Since taking office, the president and his advisers haven't publicly questioned the Fed's actions -- including its decision to raise short-term interest rates in March and June, and pencil in another rate increase this year.
The Fed is expected to leave rates unchanged at its two-day meeting Tuesday and Wednesday.
Ms. Yellen hasn't said whether she would like to serve another term as chairwoman, or whether she intends to step down from the Fed board of governors when her term as chairwoman expires.
"I absolutely intend to serve out my term," she told lawmakers on Capitol Hill earlier this month. "I'm very focused on trying to achieve our congressionally mandated objectives, and I really haven't had to give further thought at this point to this question."
Later, when asked what she would say if Mr. Trump asked her to serve another term, she said, "It is certainly something that I would discuss with the president, obviously."
If Mr. Trump doesn't renominate Ms. Yellen, it would be highly unusual. The tenure of Fed chairmen is staggered, by design, to end the year following a new president's inauguration. But most presidents have chosen to keep the central bank chief on for another term.

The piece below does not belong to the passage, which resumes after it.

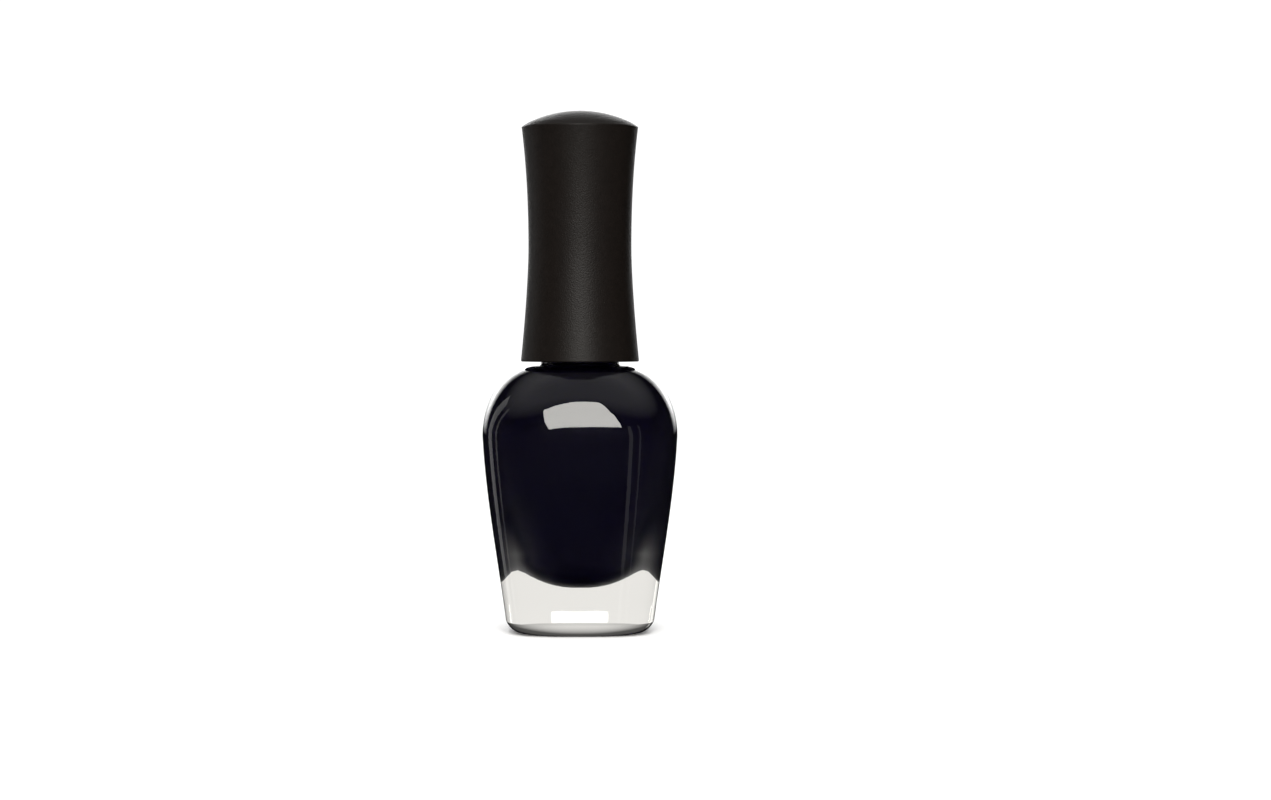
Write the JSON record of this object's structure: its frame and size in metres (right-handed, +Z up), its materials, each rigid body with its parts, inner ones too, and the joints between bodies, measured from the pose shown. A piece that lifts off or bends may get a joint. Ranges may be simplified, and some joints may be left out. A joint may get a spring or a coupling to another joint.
{
  "type": "nail polish bottle",
  "caption": "Closed nail polish bottle: soft square clear glass with a thick base, dark lacquer inside, and a tall waisted matt screw cap that carries the brush.",
  "frame": {"origin": "centre of the base, on the surface the bottle stands on", "axes": "+Z up along the bottle's axis, -Y towards the front face, +X to the right seen from the front"},
  "size_m": [0.0316, 0.0316, 0.0844],
  "materials": {
    "clear_glass": "polished clear",
    "navy_lacquer": "opaque liquid",
    "bright_steel": "polished",
    "soft_touch_black": "soft-touch matt",
    "white_moulding": "moulded satin",
    "washer_foam": "fine foam",
    "stem_plastic": "smooth moulded",
    "anchor_steel": "bright wire",
    "bristle_nylon": "fine filaments"
  },
  "bodies": {
    "bottle": {"glass_bottle": "clear_glass", "lacquer": "navy_lacquer"},
    "ball_left": {"mixing_ball_left": "bright_steel"},
    "ball_right": {"mixing_ball_right": "bright_steel"},
    "seal": {"seal_washer": "washer_foam"},
    "anchor": {"tuft_anchor": "anchor_steel"},
    "cap": {"cap_shell": "soft_touch_black", "inner_cap": "white_moulding", "brush_stem": "stem_plastic", "bristle_tuft": "bristle_nylon"}
  },
  "joints": [
    {"name": "cap_lift", "type": "slide", "parent": "bottle", "child": "seal", "axis": [0, 0, 1], "range_m": [0, 0.052]},
    {"name": "thread_rise", "type": "slide", "parent": "seal", "child": "anchor", "axis": [0, 0, 1], "range_m": [0, 0.00265]},
    {"name": "cap_turn", "type": "hinge", "parent": "anchor", "child": "cap", "pos_m": [0, 0, 0.05], "axis": [0, 0, 1], "range_deg": [0, 450]},
    {"name": "ball_left_roll", "type": "hinge", "parent": "bottle", "child": "ball_left", "pos_m": [0, 0, 0.011], "axis": [0, 0, 1], "range_deg": [-60, 60]},
    {"name": "ball_right_roll", "type": "hinge", "parent": "bottle", "child": "ball_right", "pos_m": [0, 0, 0.011], "axis": [0, 0, 1], "range_deg": [-60, 60]}
  ],
  "couplings": [
    {"joint": "thread_rise", "follows": "cap_turn", "m_per_rad": 0.00033693}
  ]
}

The last time a Fed chairman wasn't renominated by a new president was in 1978, when President Jimmy Carter replaced Arthur Burns with William Miller. Mr. Miller lasted for 17 months at the central bank before Mr. Carter nominated him to be Treasury secretary, and replaced him with Paul Volcker.
Mr. Trump entered office with two vacancies on the Fed board, and a third slot opened up in April when Fed governor Daniel Tarullo, the Fed's point man on Wall Street regulation, stepped down.
Mr. Trump nominated Randal Quarles, an investment-fund manager who served in the Treasury Department in both Bush administrations, to be Fed vice chairman for supervision earlier this month. The Senate Banking Committee has scheduled a hearing on his confirmation Thursday, and he is expected to receive broad Republican support.
The White House also has been considering economist Marvin Goodfriend to fill a second vacancy on the Fed board, according to people familiar with the matter. It isn't clear when his nomination might be announced and submitted to the Senate.
The White House also has been searching for a community banker to fill the third vacancy, the result of a new requirement that someone on the Fed board have experience dealing with small banks. But officials have had trouble finding a nominee willing to comply with strict federal ethics rules, which require Fed governors to divest of their interest in financial firms.